Hi there! Sorry for the late reply, this missed my notifications.
Sorry for the poor quality haha, I don’t have my Wacom tablet right now. I’m going to try and break this down further so hopefully you can understand exactly why we’re doing this.
A is the world origin, and will be the origin of the tree when you import this into Unreal. If we create a billboard material and grab the Object position, this is the point that it will grab by default. That is why the billboarding fails, because it’s trying to orient itself around this point, which is relative to the entire mesh but not the individual leaves.
B is the origin of the leaf plane. THIS is the point that we want to orient the billboard around. So how do we make that conversion? Well, that’s where the vertex color comes into play. We can’t grab this world location because it’s pretty arbitrary, so we need to set it manually.
(You can skip this section if it’s going to confuse you, but I’m going to go into the full detail of how this works for your reference) So let’s say we set the vertices of a single leaf plane to the value of their pivot. Why do we need the logic in the material of Object Position + Vertex Color? Well, that pivot point is relative to the origin of the tree. If we moved a tree into Unreal and set its world location to 0,0,0, just using the vertex color would work. However, when you move the tree to a new location, this vertex color value will no longer be relevant. By adding it to the object position, our values stay localized to the tree and thus will always be correct.

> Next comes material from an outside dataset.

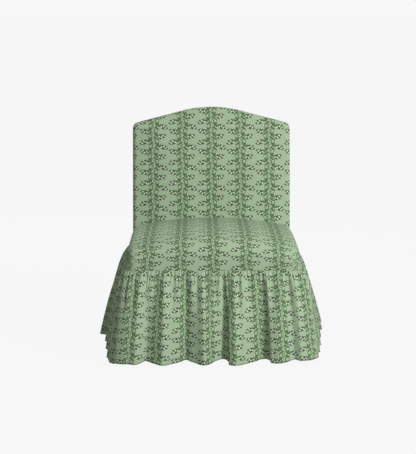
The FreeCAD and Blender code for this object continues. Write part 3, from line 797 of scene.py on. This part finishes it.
def skirt_corners(level):
    """Corners of the skirt in plan, round from the left front: 0 at the seam, 1 at the hem."""
    front_x = front_half + skirt_stand + front_side_flare * level
    rear_x = rear_half + skirt_stand + rear_side_flare * level
    front_y = body_front - skirt_stand - (front_flare - skirt_stand) * level
    rear_y = rear_face_y(skirt_top) + skirt_stand + (rear_flare - skirt_stand) * level
    right_x = rear_x + right_rear_more * level
    places = [(-front_x, front_y), (front_x, front_y), (right_x, rear_y), (-rear_x, rear_y)]
    return [np.array(place) for place in places]


def corner_share(start, corner, end, radius, share):
    """A point of a corner's round, and the way out there; share runs from 0 to 1 through it."""
    before = (corner - start) / np.linalg.norm(corner - start)
    after = (end - corner) / np.linalg.norm(end - corner)
    whole = math.acos(float(before @ after))
    turn = whole * share
    set_back = radius * math.tan(whole / 2)
    normal = np.array([before[1], -before[0]])
    centre = corner - before * set_back - normal * radius
    out = np.cos(turn)[:, None] * normal + np.sin(turn)[:, None] * before
    return centre + out * radius, out


def skirt_width(name, node, panel, folds, seed, begin):
    """One width of the skirt, from the middle of one corner to the middle of the next.

    panel is its number round from the front, begin the place on the print where it starts; the
    result is where it ends there. seed shifts its gathers."""
    hem = skirt_corners(1)
    after = (panel + 1) % 4
    hem_radii = (hem_rounds[panel], hem_rounds[after])
    length = np.linalg.norm(hem[after] - hem[panel]) - sum(hem_radii)
    line, cloth = smooth_run(fold_line(folds, length), skirt_columns)
    corner_first, corner_last = (half_round * radius for radius in hem_radii)
    total = corner_first + cloth + corner_last
    place_along = np.linspace(0, total, skirt_columns)
    on_line = np.clip((place_along - corner_first) / cloth, 0, 1)
    steps = np.linspace(0, 1, skirt_columns)
    along = np.interp(on_line, steps, line[:, 0])
    stand = np.interp(on_line, steps, line[:, 1])
    first = np.clip(place_along / corner_first, 0, 1)
    last = np.clip((place_along - corner_first - cloth) / corner_last, 0, 1)

    def plan(level, radii, along_share):
        """The line of this width in plan at a level, without its folds, and its way out."""
        corners = skirt_corners(level)
        a, b = corners[panel], corners[after]
        run = (b - a) / np.linalg.norm(b - a)
        start, start_out = corner_share(corners[panel - 1], a, b, radii[0], 0.5 + first / 2)
        end, end_out = corner_share(a, b, corners[(after + 1) % 4], radii[1], last / 2)
        straight = start[-1] + (end[0] - start[-1]) * along_share[:, None]
        at_start = (first < 1)[:, None]
        at_end = (last > 0)[:, None]
        straight_out = np.array([run[1], -run[0]])
        way = np.where(at_start, start_out, np.where(at_end, end_out, straight_out))
        return np.where(at_start, start, np.where(at_end, end, straight)), way

    hem_plan, hem_way = plan(1, hem_radii, along / length)
    by_cloth, by_place = 0.4, 0.6
    seam_share = by_cloth * on_line + by_place * along / length
    seam_plan, seam_way = plan(0, (seam_rounds[panel], seam_rounds[after]), seam_share)
    beat = place_along * 2 * math.pi
    phase = seed + gather_wander * np.sin(beat * 2.1 + seed)
    small = np.sin(beat / small_gather_pitch + 2 * phase)
    fine = np.sin(beat / gather_pitch + phase) + small_gather_share * small
    middle = np.sin(beat / flute_pitch + 1.4 * phase + seed)
    edge = np.clip(np.minimum(place_along, total - place_along) / plain_end, 0, 1)
    valley = np.clip(-(stand - valley_from) / valley_span, 0, 1)
    low = hem_height + valley_lift * valley + hem_waver * np.sin(place_along * 19 + seed)
    low += corner_lifts[panel] * np.exp(-((place_along / corner_lift_reach) ** 2))
    low += corner_lifts[after] * np.exp(-(((total - place_along) / corner_lift_reach) ** 2))
    rows = []
    flats = []
    # The top, turned in over the seam, and tucked to the back's side where the seat ends
    for stand_in, rise in turned_top:
        at = seam_plan - seam_way * (skirt_stand - stand_in)
        beside_back = np.clip((at[:, 1] - seat_end_y) / turned_reach, 0, 1)
        beside_back *= np.abs(at[:, 0]) > back_half
        tucked = np.sign(at[:, 0]) * (back_half + stand_in)
        at[:, 0] += (tucked - at[:, 0]) * beside_back
        rows.append(np.column_stack([at, np.full(skirt_columns, skirt_top + rise)]))
        up_cloth = np.full(skirt_columns, seam + rise * 2)
        flats.append(np.column_stack([begin + place_along, up_cloth]))
    # From the seam to the hem
    (sharp, sharp_reach), (faint, faint_reach) = gather_depths
    for share in np.linspace(0, 1, skirt_rows) ** rows_crowded:
        settled = 1 - math.exp(-share * settling)
        flare = share**flare_curve * settled
        at = seam_plan * (1 - flare) + hem_plan * flare
        at = at + hem_way * (stand * share**fold_curve * settled)[:, None]
        gathers = sharp * math.exp(-((share / sharp_reach) ** 2))
        gathers += faint * math.exp(-share / faint_reach)
        flutes = flute_depth * math.exp(-(((share - flute_place) / flute_reach) ** 2))
        flutes += hem_flute_depth * share
        held = min(1.0, share / 0.03 + 0.15)
        wave = (fine * gathers + middle * flutes) * edge * held
        at = at + seam_way * wave[:, None]
        rows.append(np.column_stack([at, skirt_top * (1 - share) + low * share]))
        up_cloth = np.full(skirt_columns, seam - skirt_drop * share)
        flats.append(np.column_stack([begin + place_along, up_cloth]))
    piece = cloth_mesh(name, np.stack(rows), np.stack(flats), printed)
    thick = piece.modifiers.new("cloth", "SOLIDIFY")
    thick.thickness = cloth_thickness
    thick.offset = 0.0
    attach(piece, "root")
    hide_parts(node)
    return begin + total


print_used = -0.385
skirt_folds = {
    "front": front_folds, "right": right_folds, "rear": rear_folds, "left": left_folds,
}
for panel, (name, folds) in enumerate(skirt_folds.items()):
    seed = 1.7 * panel + 0.4
    print_used = skirt_width(
        f"skirt_{name}_cloth", f"skirt_{name}", panel, folds, seed, print_used
    )

# Heading tape: a woven cotton tape in four strips that carries the gathers. It is dyed near
# the cloth's green and sewn on round the seam, under the skirt's turned-in top.
tape = woven("cotton_tape", (0.24, 0.34, 0.2, 1), (0.15, 0.22, 0.12, 1), 0.0012, 0.0003)
dress(tape, "skirt_tape")

# Studio: a pale floor that keeps a faint shadow, a pale world, one strong light from the front
# right, a weak broad one from the front left and a broad one behind the chair.
floor_reach = 30.0
floor_grey = (0.38, 0.38, 0.38, 1)
floor_glow = (0.965, 0.965, 0.965, 1)
floor_glow_share = 0.95
world_white = (1, 1, 1, 1)
world_strength = 0.24
world_seen = (0.94, 0.94, 0.94, 1)


def looked_at(start):
    """1 where the camera or a gloss sees the surface, and 0 where it only gives light."""
    paths = start.node("LightPath")
    return paths.maths("MAXIMUM", Wire(start.tree, paths.socket.node.outputs["Is Glossy Ray"]))


floor_finish = bpy.data.materials.new("pale_floor")
floor_finish.use_nodes = True
floor_finish.node_tree.nodes.clear()
paint = Wire(floor_finish.node_tree)
matt = paint.node("BsdfDiffuse", None, {"Color": floor_grey})
glow = paint.node("Emission", None, {"Color": floor_glow})
share = looked_at(paint) * floor_glow_share
mixed = paint.node("MixShader", None, {0: share, 1: matt, 2: glow})
paint.node("OutputMaterial", None, {"Surface": mixed})

floor_mesh = bpy.data.meshes.new("floor")
corners = [(x * floor_reach, y * floor_reach, 0) for x, y in ((-1, -1), (1, -1), (1, 1), (-1, 1))]
floor_mesh.from_pydata(corners, [], [(0, 1, 2, 3)])
floor_mesh.materials.append(floor_finish)
floor = bpy.data.objects.new("floor", floor_mesh)
bpy.context.scene.collection.objects.link(floor)

world = bpy.data.worlds.new("studio")
bpy.context.scene.world = world
world.use_nodes = True
world.node_tree.nodes.clear()
sky = Wire(world.node_tree)
lit = sky.node("Background", None, {"Color": world_white, "Strength": world_strength})
seen = sky.node("Background", None, {"Color": world_seen, "Strength": 1.0})
both = sky.node("MixShader", None, {0: looked_at(sky), 1: lit, 2: seen})
sky.node("OutputWorld", None, {"Surface": both})


def soft_light(name, stand, target, size, power):
    """A round lamp of a size in metres and a power in watts, turned to its target."""
    lamp = bpy.data.lights.new(name, "AREA")
    lamp.shape = "DISK"
    lamp.size = size
    lamp.energy = power
    holder = bpy.data.objects.new(name, lamp)
    holder.location = stand
    holder.rotation_euler = (Vector(target) - Vector(stand)).to_track_quat("-Z", "Y").to_euler()
    bpy.context.scene.collection.objects.link(holder)


soft_light("key", (2.5, -3.1, 2.7), (0, 0, 0.62), 0.9, 172)
soft_light("fill", (-1.6, -4.0, 1.9), (0, 0, 0.5), 2.0, 6)
soft_light("rear", (-0.8, 3.0, 2.6), (0, 0, 0.5), 2.0, 50)

# Camera: a good seven metres in front of the chair and a metre and a half up, so that it looks
# slightly down on the seat, as the photograph does.
focal_pixels = 1954
picture_height = 454
sensor = 36
aim = Vector((-0.0156, -0.004, 0.435))
camera = bpy.data.objects.new("camera", bpy.data.cameras.new("camera"))
camera.location = (-0.091, -7.127, 1.5)
camera.rotation_euler = (aim - camera.location).to_track_quat("-Z", "Y").to_euler()
camera.data.lens = focal_pixels / picture_height * sensor
camera.data.clip_end = 60
bpy.context.scene.collection.objects.link(camera)
bpy.context.scene.camera = camera
bpy.context.scene.view_settings.view_transform = "Standard"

So, what values are we setting and why? C in this diagram are the vertices of the leaf plane. Since we want the billboard to happen per-leaf plane, these vertices need to all have the same value, and they need to be the value of the plane’s pivot point (B).
So, how do we do that? I’m not confident that the vertex color can save large values, so we will need to make the value under 1. How do you do that? You divide your original number. In my example above, we’ll divide by 1000, then later in the material, multiply that back in to get the correct pivot location again. So, let’s say the pivot point B’s world location is 450, 233, 600. You need to paint the RGB values as .45 R, .233 G, .6 B. We do this because for all intents and purposes, a color is just a vector, and we use vectors to determine world locations, making the vertex color value compatible with the pivot location.
Let me know if that breakdown helped!